Κυριακή 10 Μαΐου 2020

PATIENTS SHOULD BE PERSUADED ABOUT FUTILITY OF SOME TREATMENTS

When patients are terminally ill, shared decision-making is often complicated by the public's lack of understanding of what is meant by "futile" or "potentially inappropriate" treatment, coupled with the belief that the patient or family should have the final say, a focus-group study suggests.
"Although it is difficult to recommend the discontinuation of life-sustaining treatment, it is crucial that physicians communicate to families when treatments are non-beneficial, will not change patient outcomes, and potentially prolong suffering," said Dr. Thanh H. Neville of David Geffen School of Medicine at UCLA, in Los Angeles.
"It is important that physicians have the courage to make recommendations. These recommendations should be explained not in the context of resource limitations, but in the context of patient-centered care," told Reuters Health by email.
The medical community perceives aggressive treatment that may keep a patient alive but not result in meaningful benefit as being inappropriate or futile. But how the general public perceives and understands the terms "potentially inappropriate" and "futile" remains unclear.
Dr. Neville and colleagues conducted six focus groups, including a total of 39 community members, to gain insight into the public's understanding about the concept and implications of potentially inappropriate/futile treatment.
The average age of focus group members was 68, and most were white (31/39, 79%) and female (30/39, 77%) and had at least completed college (35/39, 90%).
Most participants had not heard either term before, and the concept was foreign to them.

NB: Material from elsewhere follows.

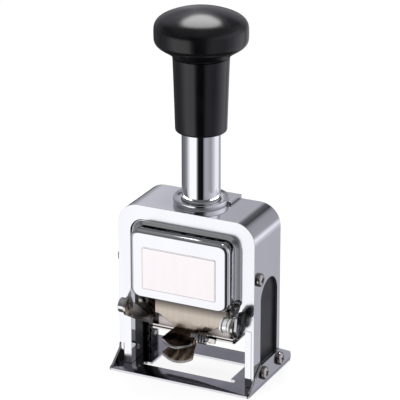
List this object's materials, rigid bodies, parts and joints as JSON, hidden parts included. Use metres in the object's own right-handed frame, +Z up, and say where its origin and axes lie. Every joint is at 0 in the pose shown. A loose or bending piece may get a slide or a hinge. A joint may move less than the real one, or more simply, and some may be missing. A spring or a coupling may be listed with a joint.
{
  "type": "numbering machine",
  "caption": "Hand numbering machine: a black knob presses a carriage of number wheels through a chromed housing to the paper while the ink pad swings away.",
  "frame": {"origin": "middle of the machine's footprint, on the paper face", "axes": "+X to the machine's right, +Y to its back, +Z up along the plunger"},
  "size_m": [0.0668, 0.0428, 0.1541],
  "materials": {
    "chrome": "polished chrome plating",
    "nickel": "warm nickel plating",
    "steel": "plain machined steel",
    "spring_steel": "bright spring wire and strip",
    "black_steel": "semi-gloss black",
    "black_plastic": "high gloss",
    "felt": "felt",
    "label": "satin foil"
  },
  "bodies": {
    "frame": {"foot_plate": "chrome", "housing": "chrome", "right_leg_plate": "chrome", "rear_plate": "chrome", "collar": "chrome", "front_cover": "chrome", "pad_lug_left": "chrome", "pad_lug_right": "steel", "pad_pivot_left": "steel", "pad_pivot_right": "steel", "ear_screw_front_left": "steel", "ear_screw_rear_left": "steel", "guide_screw_left": "steel", "rear_screw_left": "steel", "guide_rod_left": "steel", "ear_screw_front_right": "steel", "ear_screw_rear_right": "steel", "guide_screw_right": "steel", "rear_screw_right": "steel", "guide_rod_right": "steel", "return_spring_left": "spring_steel", "return_spring_right": "spring_steel", "side_guide_left": "black_steel", "side_guide_right": "black_steel", "label_plate": "label"},
    "plunger": {"plunger_shaft": "chrome", "knob_neck": "black_plastic", "knob_cap": "black_plastic", "carriage_head": "black_steel", "carriage_side_left": "black_steel", "carriage_side_right": "black_steel", "axle_clip_left": "spring_steel", "axle_clip_right": "spring_steel", "carriage_tie_rod": "steel", "wheel_axle": "steel", "detent_comb": "spring_steel"},
    "pad_holder": {"pad_tray": "nickel", "pad_shield": "nickel", "ink_pad": "felt", "pivot_sleeve": "chrome", "catch_spring": "spring_steel"},
    "feed_yoke": {"feed_yoke": "steel"},
    "feed_pawl": {"feed_pawl": "steel"},
    "thumb_screw": {"thumb_screw": "black_steel"},
    "number_wheel_1": {"number_wheel_1": "steel"},
    "number_wheel_2": {"number_wheel_2": "steel"},
    "number_wheel_3": {"number_wheel_3": "steel"},
    "number_wheel_4": {"number_wheel_4": "steel"},
    "number_wheel_5": {"number_wheel_5": "steel"},
    "number_wheel_6": {"number_wheel_6": "steel"}
  },
  "joints": [
    {"name": "plunger_press", "type": "slide", "parent": "frame", "child": "plunger", "axis": [0, 0, -1], "range_m": [0, 0.0223], "stiffness_N_per_m": 500, "springref_m": -0.02, "deforming": ["return_spring_left", "return_spring_right"]},
    {"name": "pad_holder_swing", "type": "hinge", "parent": "frame", "child": "pad_holder", "pos_m": [0, -0.01745, 0.029], "axis": [-1, 0, 0], "range_deg": [0, 100]},
    {"name": "feed_yoke_swing", "type": "hinge", "parent": "plunger", "child": "feed_yoke", "pos_m": [0, 0.00105, 0.0305], "axis": [1, 0, 0], "range_deg": [0, 36]},
    {"name": "feed_pawl_click", "type": "hinge", "parent": "feed_yoke", "child": "feed_pawl", "pos_m": [0, 0.00457, 0.03922], "axis": [1, 0, 0], "range_deg": [0, 8]},
    {"name": "thumb_screw_turn", "type": "hinge", "parent": "frame", "child": "thumb_screw", "pos_m": [0.0276, -0.01745, 0.0333], "axis": [1, 0, 0], "continuous": true},
    {"name": "number_wheel_1_turn", "type": "hinge", "parent": "plunger", "child": "number_wheel_1", "pos_m": [-0.0105, 0.00105, 0.0305], "axis": [1, 0, 0], "continuous": true},
    {"name": "number_wheel_2_turn", "type": "hinge", "parent": "plunger", "child": "number_wheel_2", "pos_m": [-0.0063, 0.00105, 0.0305], "axis": [1, 0, 0], "continuous": true},
    {"name": "number_wheel_3_turn", "type": "hinge", "parent": "plunger", "child": "number_wheel_3", "pos_m": [-0.0021, 0.00105, 0.0305], "axis": [1, 0, 0], "continuous": true},
    {"name": "number_wheel_4_turn", "type": "hinge", "parent": "plunger", "child": "number_wheel_4", "pos_m": [0.0021, 0.00105, 0.0305], "axis": [1, 0, 0], "continuous": true},
    {"name": "number_wheel_5_turn", "type": "hinge", "parent": "plunger", "child": "number_wheel_5", "pos_m": [0.0063, 0.00105, 0.0305], "axis": [1, 0, 0], "continuous": true},
    {"name": "number_wheel_6_turn", "type": "hinge", "parent": "plunger", "child": "number_wheel_6", "pos_m": [0.0105, 0.00105, 0.0305], "axis": [1, 0, 0], "continuous": true}
  ],
  "couplings": [
    {"joint": "pad_holder_swing", "follows": "plunger_press", "rad_per_m": 78.258},
    {"joint": "feed_yoke_swing", "follows": "plunger_press", "rad_per_m": 28.173}
  ]
}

Many participants thought the term "potentially inappropriate" was more confusing than clarifying, as they felt it was synonymous with "malpractice."
Suggested reasons for this lack of understanding included difficulty understanding physicians, the lack of discussion of death in society, skepticism that medical treatment can ever be definitely futile, and the fear that doctors will use the concept of futility to justify limiting care and overriding family decisions.
All but three focus-group members felt that in situations of conflict, patients and their families should have the final say in determining whether they should receive potentially inappropriate treatments, the researchers report in Annals of the American Thoracic Society.
Even when focus-group members agreed that treatment was futile in a clinical scenario that most clinicians would consider to be potentially inappropriate treatment (maintenance of life support for a 90-year-old with widely metastatic cancer), they believed the family should be able to demand ongoing life support against the doctor's recommendation.
"Our study reveals that more work is needed to introduce the concept of futile or potentially inappropriate treatment to the American public," Dr. Neville said. "The U.S. healthcare system does not have unlimited resources, and such treatments will eventually be at the expense of others who have greater chances of recovery. This concept is incredibly important in light of the current COVID-19 pandemic."
"We will need to engage the lay public in extensive education and deliberation focused on how democratic citizens can make justifiable societal decisions despite fundamental disagreements," he said. "Now, while we are confronted by an imbalance of needs and resources and anxious about our health, may be a good time to jumpstart the discussion."